* **The data**
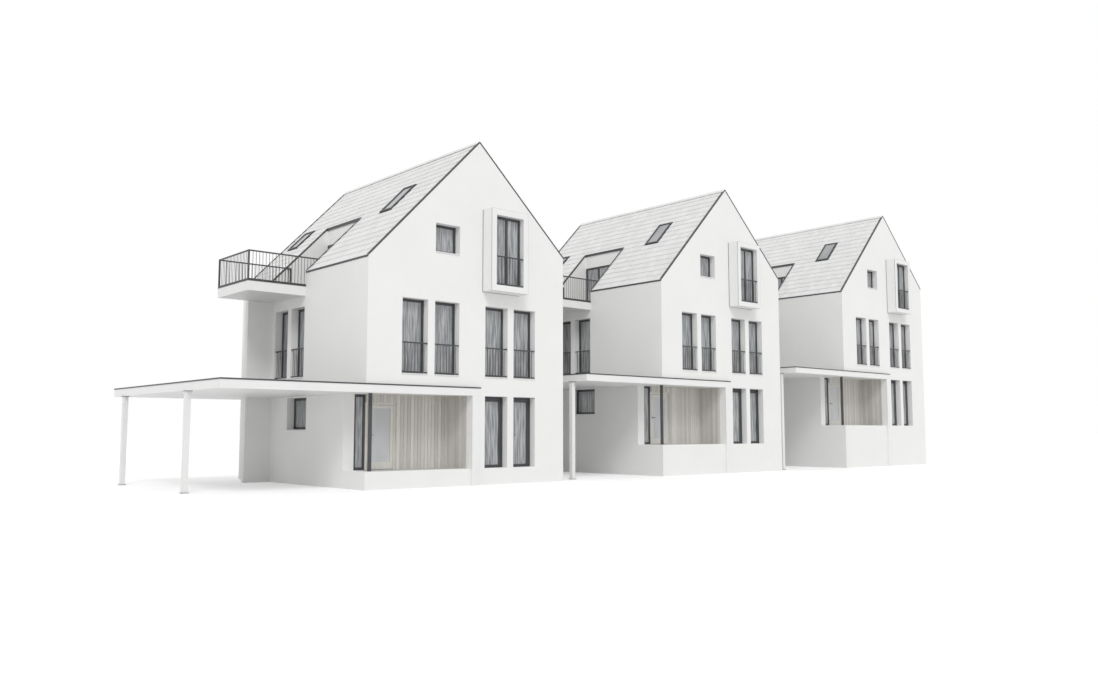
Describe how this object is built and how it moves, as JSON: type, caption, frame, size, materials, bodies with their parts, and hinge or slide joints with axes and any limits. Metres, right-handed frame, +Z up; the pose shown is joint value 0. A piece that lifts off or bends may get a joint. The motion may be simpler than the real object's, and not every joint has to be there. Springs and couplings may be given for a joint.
{
  "type": "row of modern gabled houses",
  "caption": "Modern gabled houses in a row stepping up a slope, each with a flat carport, recessed entrance, box-framed attic window, balcony and roof terrace.",
  "frame": {"origin": "centre of the row's footprint at the feet of the walls and posts", "axes": "+X along the row, uphill from the first house to the third; +Y from the front gables to the back; +Z up"},
  "size_m": [37.58, 9.47, 12.57],
  "materials": {
    "white_render": "fine white mineral render",
    "white_panel": "white painted panels",
    "roof_tiles": "pale grey flat roof tiles",
    "timber_boards": "upright weathered timber boards",
    "dark_metal": "dark grey powder coat",
    "concrete": "plain concrete",
    "glazing": "dark window glass"
  },
  "bodies": {
    "houses": {"house_1_front_wall": "white_render", "house_1_left_wall": "white_render", "house_1_right_wall": "white_render", "house_1_back_wall": "white_render", "house_1_roof": "roof_tiles", "house_2_front_wall": "white_render", "house_2_left_wall": "white_render", "house_2_right_wall": "white_render", "house_2_back_wall": "white_render", "house_2_roof": "roof_tiles", "house_3_front_wall": "white_render", "house_3_left_wall": "white_render", "house_3_right_wall": "white_render", "house_3_back_wall": "white_render", "house_3_roof": "roof_tiles", "front_bases": "white_render", "entrance_walls": "timber_boards", "floors": "concrete", "window_frames": "dark_metal", "window_glass": "glazing", "door_frames": "dark_metal", "entrance_frames": "timber_boards", "projecting_frames": "white_panel", "railings": "dark_metal", "balcony_slabs": "white_panel", "terrace_walls": "white_render", "skylights": "dark_metal", "fin_walls": "white_render", "carport_roofs": "white_panel", "posts": "white_panel", "entrance_columns": "dark_metal"},
    "house_1_entrance_door": {"house_1_entrance_door": "timber_boards", "house_1_entrance_door_glass": "glazing"},
    "house_1_garden_door_left": {"house_1_garden_door_left": "dark_metal", "house_1_garden_door_left_glass": "glazing"},
    "house_1_garden_door_right": {"house_1_garden_door_right": "dark_metal", "house_1_garden_door_right_glass": "glazing"},
    "house_2_entrance_door": {"house_2_entrance_door": "timber_boards", "house_2_entrance_door_glass": "glazing"},
    "house_2_garden_door_left": {"house_2_garden_door_left": "dark_metal", "house_2_garden_door_left_glass": "glazing"},
    "house_2_garden_door_right": {"house_2_garden_door_right": "dark_metal", "house_2_garden_door_right_glass": "glazing"},
    "house_3_entrance_door": {"house_3_entrance_door": "timber_boards", "house_3_entrance_door_glass": "glazing"},
    "house_3_garden_door_left": {"house_3_garden_door_left": "dark_metal", "house_3_garden_door_left_glass": "glazing"},
    "house_3_garden_door_right": {"house_3_garden_door_right": "dark_metal", "house_3_garden_door_right_glass": "glazing"}
  },
  "joints": [
    {"name": "house_1_entrance_door_hinge", "type": "hinge", "parent": "houses", "child": "house_1_entrance_door", "pos_m": [-12.655, -2.598, 1.53], "axis": [0, 0, -1], "range_deg": [0, 90]},
    {"name": "house_1_garden_door_left_hinge", "type": "hinge", "parent": "houses", "child": "house_1_garden_door_left", "pos_m": [-10.005, -3.683, 1.53], "axis": [0, 0, 1], "range_deg": [0, 90]},
    {"name": "house_1_garden_door_right_hinge", "type": "hinge", "parent": "houses", "child": "house_1_garden_door_right", "pos_m": [-8.04, -3.683, 1.53], "axis": [0, 0, -1], "range_deg": [0, 90]},
    {"name": "house_2_entrance_door_hinge", "type": "hinge", "parent": "houses", "child": "house_2_entrance_door", "pos_m": [0.245, -2.598, 2.19], "axis": [0, 0, -1], "range_deg": [0, 90]},
    {"name": "house_2_garden_door_left_hinge", "type": "hinge", "parent": "houses", "child": "house_2_garden_door_left", "pos_m": [2.895, -3.683, 2.19], "axis": [0, 0, 1], "range_deg": [0, 90]},
    {"name": "house_2_garden_door_right_hinge", "type": "hinge", "parent": "houses", "child": "house_2_garden_door_right", "pos_m": [4.86, -3.683, 2.19], "axis": [0, 0, -1], "range_deg": [0, 90]},
    {"name": "house_3_entrance_door_hinge", "type": "hinge", "parent": "houses", "child": "house_3_entrance_door", "pos_m": [12.815, -2.838, 2.99], "axis": [0, 0, -1], "range_deg": [0, 90]},
    {"name": "house_3_garden_door_left_hinge", "type": "hinge", "parent": "houses", "child": "house_3_garden_door_left", "pos_m": [15.465, -3.923, 2.99], "axis": [0, 0, 1], "range_deg": [0, 90]},
    {"name": "house_3_garden_door_right_hinge", "type": "hinge", "parent": "houses", "child": "house_3_garden_door_right", "pos_m": [17.43, -3.923, 2.99], "axis": [0, 0, -1], "range_deg": [0, 90]}
  ]
}
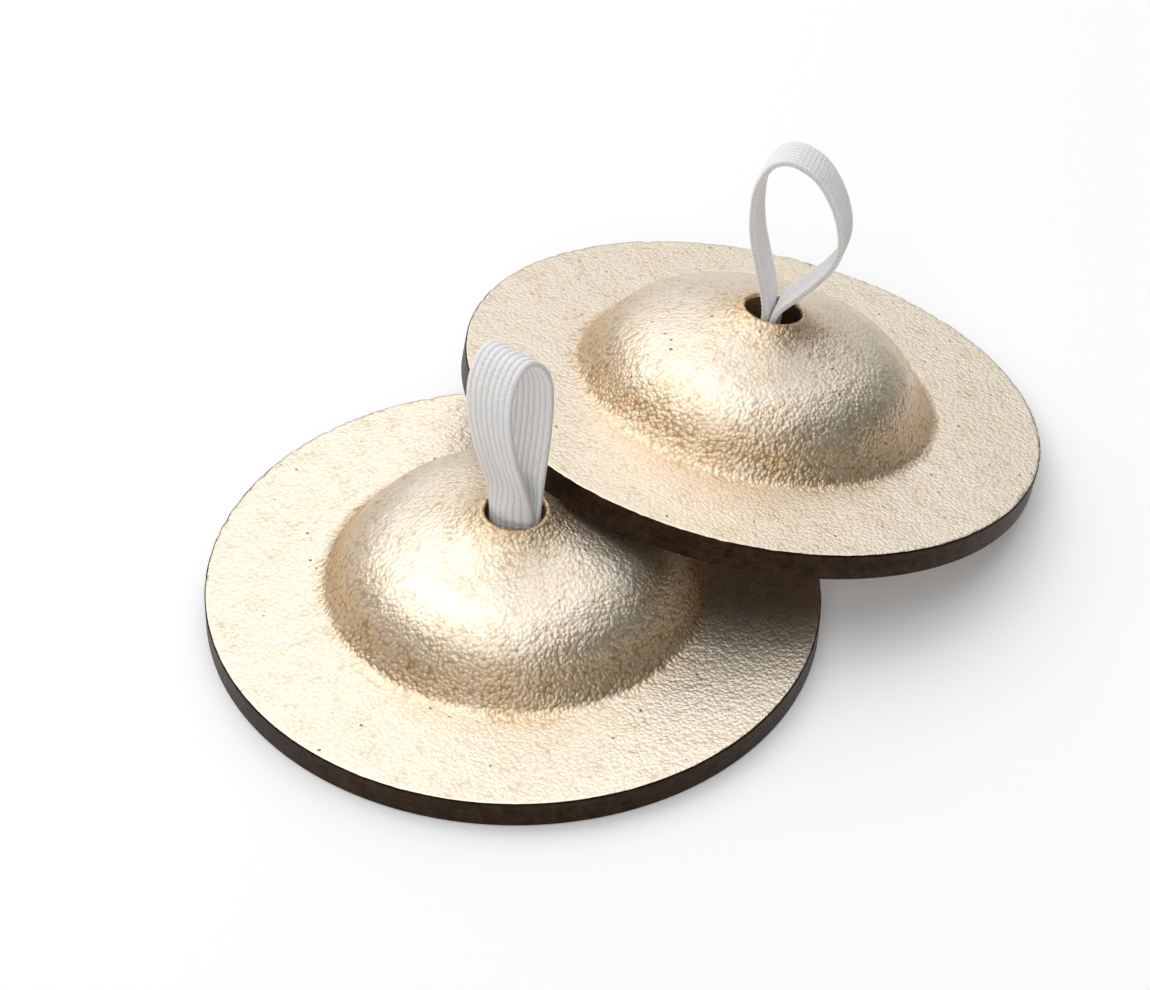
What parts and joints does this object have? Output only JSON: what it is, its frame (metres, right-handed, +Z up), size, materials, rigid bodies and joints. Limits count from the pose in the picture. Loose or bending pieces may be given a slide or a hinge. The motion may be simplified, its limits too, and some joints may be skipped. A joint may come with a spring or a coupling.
{
  "type": "finger cymbals",
  "caption": "Pair of cast brass finger cymbals, each with a flat rim, a hollow bell and a knotted elastic finger loop; one lies flat and the other leans on it.",
  "frame": {"origin": "on the table, under the middle of the pair's box", "axes": "+X from the front cymbal's axis towards the rear one's, +Z up"},
  "size_m": [0.0989, 0.0636, 0.0376],
  "materials": {
    "cast_brass": "sand-cast satin top, turned dark edge",
    "white_elastic": "ribbed knitted elastic"
  },
  "bodies": {
    "front_cymbal": {"front_cymbal": "cast_brass"},
    "front_knot": {"front_knot": "white_elastic"},
    "front_loop": {"front_finger_loop": "white_elastic"},
    "rear_cymbal": {"rear_cymbal": "cast_brass"},
    "rear_knot": {"rear_knot": "white_elastic"},
    "rear_loop": {"rear_finger_loop": "white_elastic"}
  },
  "joints": [
    {"name": "rear_cymbal_lift", "type": "slide", "parent": "front_cymbal", "child": "rear_cymbal", "axis": [0.1972, -0.0173, 0.9802], "range_m": [0, 0.06]},
    {"name": "front_loop_swivel", "type": "hinge", "parent": "front_cymbal", "child": "front_knot", "pos_m": [-0.01774, 0, 0.0135], "axis": [0, 0, 1], "range_deg": [-90, 90]},
    {"name": "front_loop_fold", "type": "hinge", "parent": "front_knot", "child": "front_loop", "pos_m": [-0.01774, 0, 0.0135], "axis": [0.1115, -0.9938, 0], "range_deg": [0, 60], "stiffness_Nm_per_rad": 0.0008},
    {"name": "rear_loop_swivel", "type": "hinge", "parent": "rear_cymbal", "child": "rear_knot", "pos_m": [0.02043, -0.00018, 0.01952], "axis": [0.1972, -0.0173, 0.9802], "continuous": true},
    {"name": "rear_loop_fold", "type": "hinge", "parent": "rear_knot", "child": "rear_loop", "pos_m": [0.02043, -0.00018, 0.01952], "axis": [-0.8558, -0.4908, 0.1636], "range_deg": [-15, 50], "stiffness_Nm_per_rad": 0.0008}
  ]
}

* **Task instructions**
Reproduce each record exactly, leaving nothing out.

* **Solution to the problem**
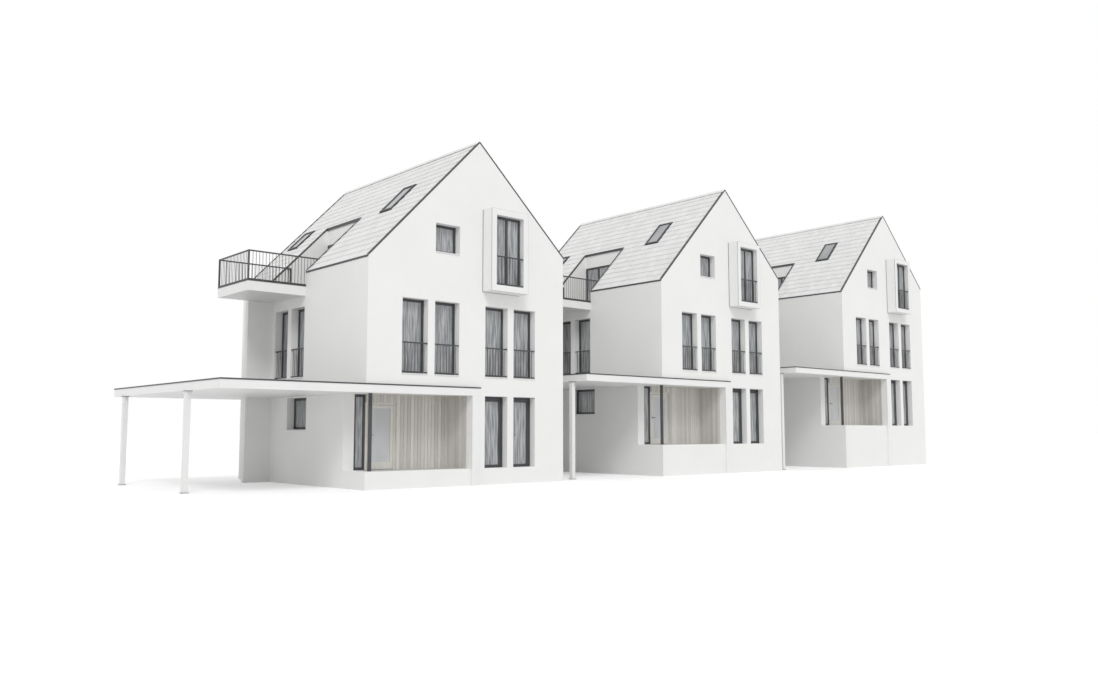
Describe how this object is built and how it moves, as JSON: type, caption, frame, size, materials, bodies with their parts, and hinge or slide joints with axes and any limits. Metres, right-handed frame, +Z up; the pose shown is joint value 0. A piece that lifts off or bends may get a joint. The motion may be simpler than the real object's, and not every joint has to be there. Springs and couplings may be given for a joint.
{
  "type": "row of modern gabled houses",
  "caption": "Modern gabled houses in a row stepping up a slope, each with a flat carport, recessed entrance, box-framed attic window, balcony and roof terrace.",
  "frame": {"origin": "centre of the row's footprint at the feet of the walls and posts", "axes": "+X along the row, uphill from the first house to the third; +Y from the front gables to the back; +Z up"},
  "size_m": [37.58, 9.47, 12.57],
  "materials": {
    "white_render": "fine white mineral render",
    "white_panel": "white painted panels",
    "roof_tiles": "pale grey flat roof tiles",
    "timber_boards": "upright weathered timber boards",
    "dark_metal": "dark grey powder coat",
    "concrete": "plain concrete",
    "glazing": "dark window glass"
  },
  "bodies": {
    "houses": {"house_1_front_wall": "white_render", "house_1_left_wall": "white_render", "house_1_right_wall": "white_render", "house_1_back_wall": "white_render", "house_1_roof": "roof_tiles", "house_2_front_wall": "white_render", "house_2_left_wall": "white_render", "house_2_right_wall": "white_render", "house_2_back_wall": "white_render", "house_2_roof": "roof_tiles", "house_3_front_wall": "white_render", "house_3_left_wall": "white_render", "house_3_right_wall": "white_render", "house_3_back_wall": "white_render", "house_3_roof": "roof_tiles", "front_bases": "white_render", "entrance_walls": "timber_boards", "floors": "concrete", "window_frames": "dark_metal", "window_glass": "glazing", "door_frames": "dark_metal", "entrance_frames": "timber_boards", "projecting_frames": "white_panel", "railings": "dark_metal", "balcony_slabs": "white_panel", "terrace_walls": "white_render", "skylights": "dark_metal", "fin_walls": "white_render", "carport_roofs": "white_panel", "posts": "white_panel", "entrance_columns": "dark_metal"},
    "house_1_entrance_door": {"house_1_entrance_door": "timber_boards", "house_1_entrance_door_glass": "glazing"},
    "house_1_garden_door_left": {"house_1_garden_door_left": "dark_metal", "house_1_garden_door_left_glass": "glazing"},
    "house_1_garden_door_right": {"house_1_garden_door_right": "dark_metal", "house_1_garden_door_right_glass": "glazing"},
    "house_2_entrance_door": {"house_2_entrance_door": "timber_boards", "house_2_entrance_door_glass": "glazing"},
    "house_2_garden_door_left": {"house_2_garden_door_left": "dark_metal", "house_2_garden_door_left_glass": "glazing"},
    "house_2_garden_door_right": {"house_2_garden_door_right": "dark_metal", "house_2_garden_door_right_glass": "glazing"},
    "house_3_entrance_door": {"house_3_entrance_door": "timber_boards", "house_3_entrance_door_glass": "glazing"},
    "house_3_garden_door_left": {"house_3_garden_door_left": "dark_metal", "house_3_garden_door_left_glass": "glazing"},
    "house_3_garden_door_right": {"house_3_garden_door_right": "dark_metal", "house_3_garden_door_right_glass": "glazing"}
  },
  "joints": [
    {"name": "house_1_entrance_door_hinge", "type": "hinge", "parent": "houses", "child": "house_1_entrance_door", "pos_m": [-12.655, -2.598, 1.53], "axis": [0, 0, -1], "range_deg": [0, 90]},
    {"name": "house_1_garden_door_left_hinge", "type": "hinge", "parent": "houses", "child": "house_1_garden_door_left", "pos_m": [-10.005, -3.683, 1.53], "axis": [0, 0, 1], "range_deg": [0, 90]},
    {"name": "house_1_garden_door_right_hinge", "type": "hinge", "parent": "houses", "child": "house_1_garden_door_right", "pos_m": [-8.04, -3.683, 1.53], "axis": [0, 0, -1], "range_deg": [0, 90]},
    {"name": "house_2_entrance_door_hinge", "type": "hinge", "parent": "houses", "child": "house_2_entrance_door", "pos_m": [0.245, -2.598, 2.19], "axis": [0, 0, -1], "range_deg": [0, 90]},
    {"name": "house_2_garden_door_left_hinge", "type": "hinge", "parent": "houses", "child": "house_2_garden_door_left", "pos_m": [2.895, -3.683, 2.19], "axis": [0, 0, 1], "range_deg": [0, 90]},
    {"name": "house_2_garden_door_right_hinge", "type": "hinge", "parent": "houses", "child": "house_2_garden_door_right", "pos_m": [4.86, -3.683, 2.19], "axis": [0, 0, -1], "range_deg": [0, 90]},
    {"name": "house_3_entrance_door_hinge", "type": "hinge", "parent": "houses", "child": "house_3_entrance_door", "pos_m": [12.815, -2.838, 2.99], "axis": [0, 0, -1], "range_deg": [0, 90]},
    {"name": "house_3_garden_door_left_hinge", "type": "hinge", "parent": "houses", "child": "house_3_garden_door_left", "pos_m": [15.465, -3.923, 2.99], "axis": [0, 0, 1], "range_deg": [0, 90]},
    {"name": "house_3_garden_door_right_hinge", "type": "hinge", "parent": "houses", "child": "house_3_garden_door_right", "pos_m": [17.43, -3.923, 2.99], "axis": [0, 0, -1], "range_deg": [0, 90]}
  ]
}
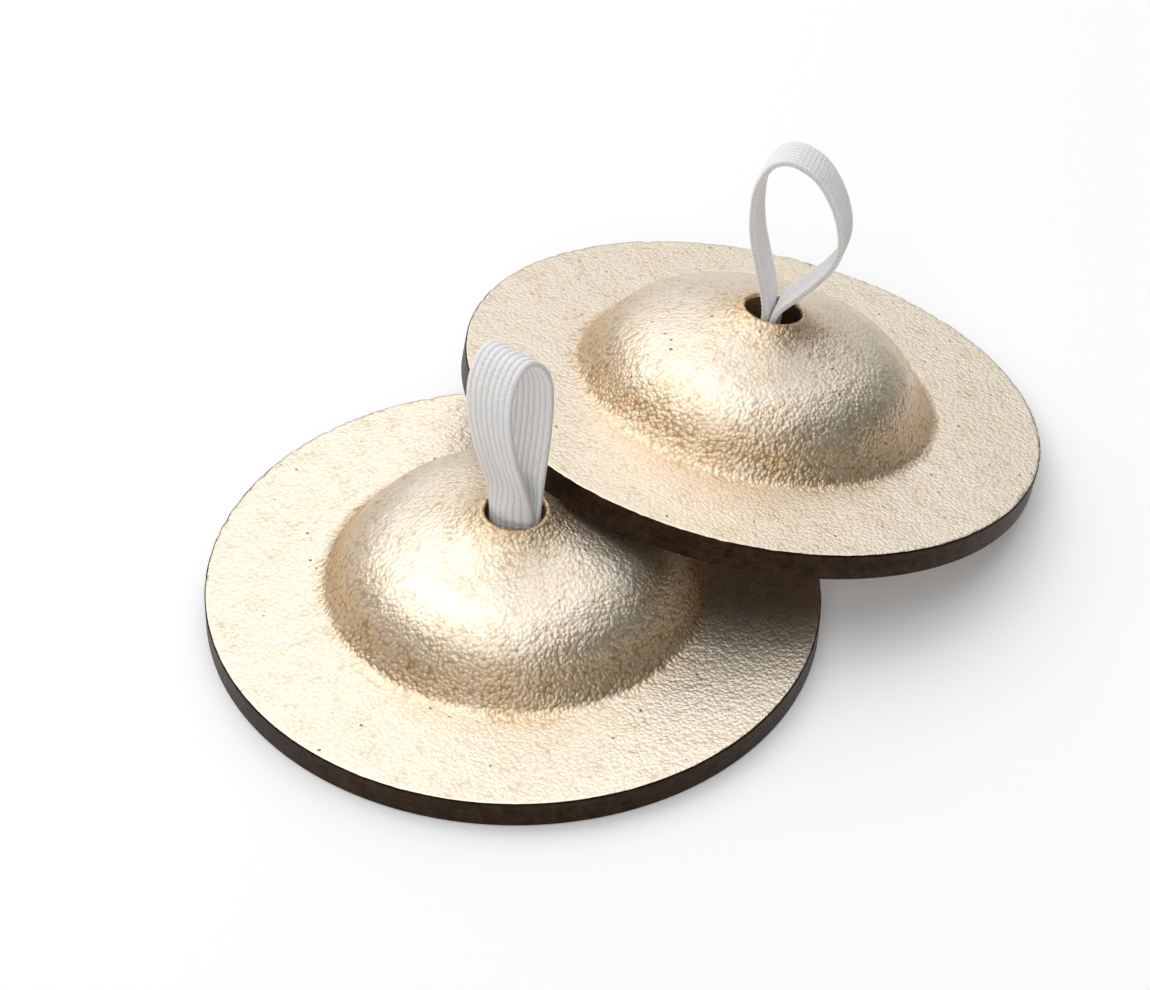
What parts and joints does this object have? Output only JSON: what it is, its frame (metres, right-handed, +Z up), size, materials, rigid bodies and joints. Limits count from the pose in the picture. Loose or bending pieces may be given a slide or a hinge. The motion may be simplified, its limits too, and some joints may be skipped. A joint may come with a spring or a coupling.
{
  "type": "finger cymbals",
  "caption": "Pair of cast brass finger cymbals, each with a flat rim, a hollow bell and a knotted elastic finger loop; one lies flat and the other leans on it.",
  "frame": {"origin": "on the table, under the middle of the pair's box", "axes": "+X from the front cymbal's axis towards the rear one's, +Z up"},
  "size_m": [0.0989, 0.0636, 0.0376],
  "materials": {
    "cast_brass": "sand-cast satin top, turned dark edge",
    "white_elastic": "ribbed knitted elastic"
  },
  "bodies": {
    "front_cymbal": {"front_cymbal": "cast_brass"},
    "front_knot": {"front_knot": "white_elastic"},
    "front_loop": {"front_finger_loop": "white_elastic"},
    "rear_cymbal": {"rear_cymbal": "cast_brass"},
    "rear_knot": {"rear_knot": "white_elastic"},
    "rear_loop": {"rear_finger_loop": "white_elastic"}
  },
  "joints": [
    {"name": "rear_cymbal_lift", "type": "slide", "parent": "front_cymbal", "child": "rear_cymbal", "axis": [0.1972, -0.0173, 0.9802], "range_m": [0, 0.06]},
    {"name": "front_loop_swivel", "type": "hinge", "parent": "front_cymbal", "child": "front_knot", "pos_m": [-0.01774, 0, 0.0135], "axis": [0, 0, 1], "range_deg": [-90, 90]},
    {"name": "front_loop_fold", "type": "hinge", "parent": "front_knot", "child": "front_loop", "pos_m": [-0.01774, 0, 0.0135], "axis": [0.1115, -0.9938, 0], "range_deg": [0, 60], "stiffness_Nm_per_rad": 0.0008},
    {"name": "rear_loop_swivel", "type": "hinge", "parent": "rear_cymbal", "child": "rear_knot", "pos_m": [0.02043, -0.00018, 0.01952], "axis": [0.1972, -0.0173, 0.9802], "continuous": true},
    {"name": "rear_loop_fold", "type": "hinge", "parent": "rear_knot", "child": "rear_loop", "pos_m": [0.02043, -0.00018, 0.01952], "axis": [-0.8558, -0.4908, 0.1636], "range_deg": [-15, 50], "stiffness_Nm_per_rad": 0.0008}
  ]
}